II faut que cela change, parce qu’avant les gens le supportaient faute de recours mais ils supporteront de moins en moins parce que la  population rajeunit. La population jeune, aujourd’hui, est beaucoup moins docile que la population ancienne. Elle a plus de droits, est mieux informée et en est consciente. Avant, une information pouvait prendre beaucoup de temps pour atteindre les villages. Aujourd’hui, c’est instantané. Toutes ces mutations se sont opérées mais l’Etat n’a pas bougé. L’Etat est resté le même, à la limite un Etat colonial.
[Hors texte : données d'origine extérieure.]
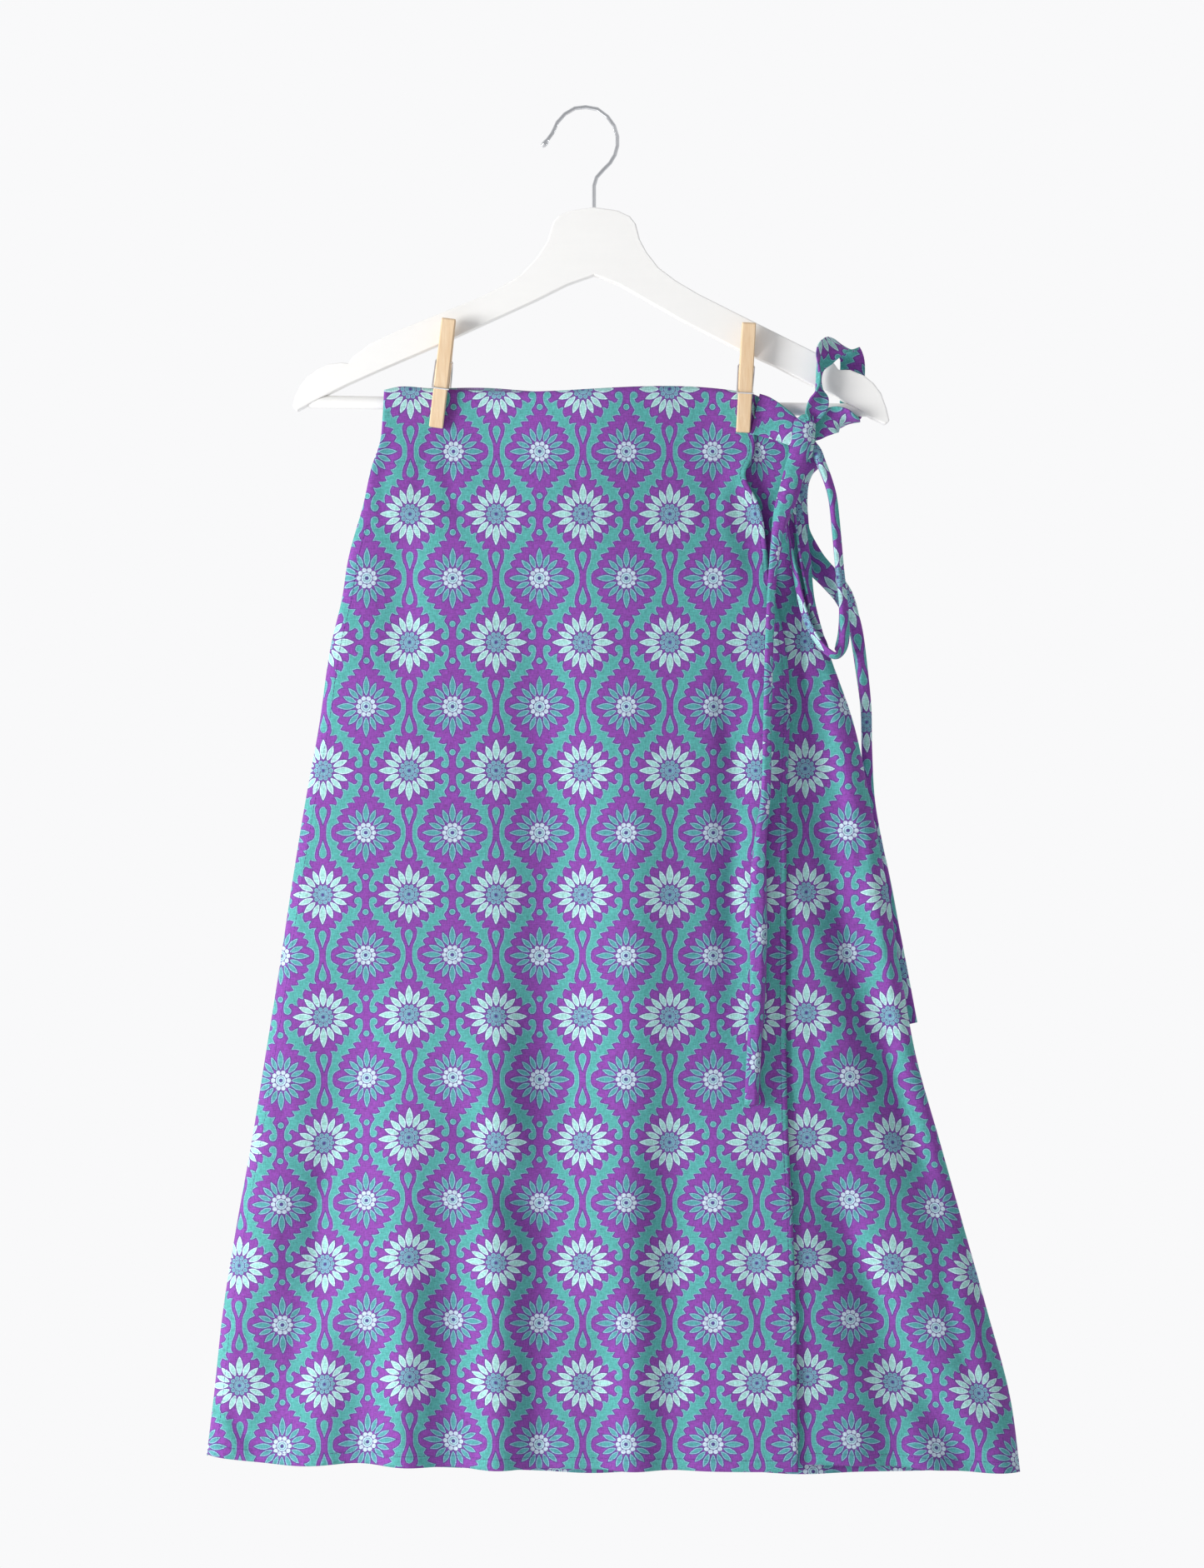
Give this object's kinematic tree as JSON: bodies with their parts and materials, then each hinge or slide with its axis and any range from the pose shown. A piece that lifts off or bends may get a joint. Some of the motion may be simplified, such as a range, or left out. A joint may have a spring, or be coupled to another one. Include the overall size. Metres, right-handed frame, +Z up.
{
  "type": "wrap skirt on hanger",
  "caption": "Long wrap skirt in printed cloth, pegged flat on a wooden hanger, with its ties in a bow at the hanger's tip.",
  "frame": {"origin": "inner top of the hanger's hook, where a rail carries it", "axes": "+X to the right as seen from the front, +Y away from the viewer towards the wall, +Z up"},
  "size_m": [0.5837, 0.0769, 0.9864],
  "materials": {
    "printed_cloth": "matt woven cotton, printed",
    "white_paint": "satin white paint on wood",
    "steel_wire": "bright wire",
    "peg_wood": "bare pale wood"
  },
  "bodies": {
    "root": {"front_over_panel": "printed_cloth", "front_under_panel": "printed_cloth", "back_panel": "printed_cloth", "tie_stub": "printed_cloth", "tie_knot": "printed_cloth", "tie_loop_hanger": "printed_cloth", "tie_loop_side": "printed_cloth", "tie_tail_front": "printed_cloth", "tie_tail_side": "printed_cloth", "hanger_body": "white_paint", "hanger_bar": "white_paint", "hanger_hook": "steel_wire", "peg_left_front_leg": "peg_wood", "peg_left_back_leg": "peg_wood", "peg_left_spring": "steel_wire", "peg_right_front_leg": "peg_wood", "peg_right_back_leg": "peg_wood", "peg_right_spring": "steel_wire"}
  },
  "joints": []
}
Après vingt ans de décentralisation, les administrateurs continuent toujours de se comporter en « commandant ». Je crois que c’est cela le problème. Il faut faire évoluer l’Etat. Aujourd’hui, on veut faciliter le retour de l’Etat, tout le monde en parle. Mais les populations n’ont rejeté l’Etat que dans sa forme. Maintenant, est-ce que nous avons la capacité aujourd’hui de réfléchir et de concevoir un Etat adapté à ce que les populations demandent ? Si nous ne faisons pas cela, l’Etat va finir par disparaitre.

 

Vous n’avez pas besoin d’aller dans les villages. Mettez-vous dans les rues de Bamako, sur les carrefours pour regarder. Est-ce qu’il y a un Etat ? Chacun fait ce qu’il veut. L’Etat gère l’espace public. L’espace public est devenu une jungle aujourd’hui. La circulation symbolise cet état de fait. Les policiers qui sont là pour réguler au nom de l’Etat sont plus préoccupés par leurs intérêts personnels que l’intérêt collectif. Donc, pour moi ce type d’Etat est au cœur de nos problèmes. Et aussi longtemps qu’on ne s’occupera pas de lui, le faire évoluer pour correspondre à ce que les gens attendent, nous ne sortirons pas de la crise. Et ce n’est pas avec l’armée qu’on va régler ce problème.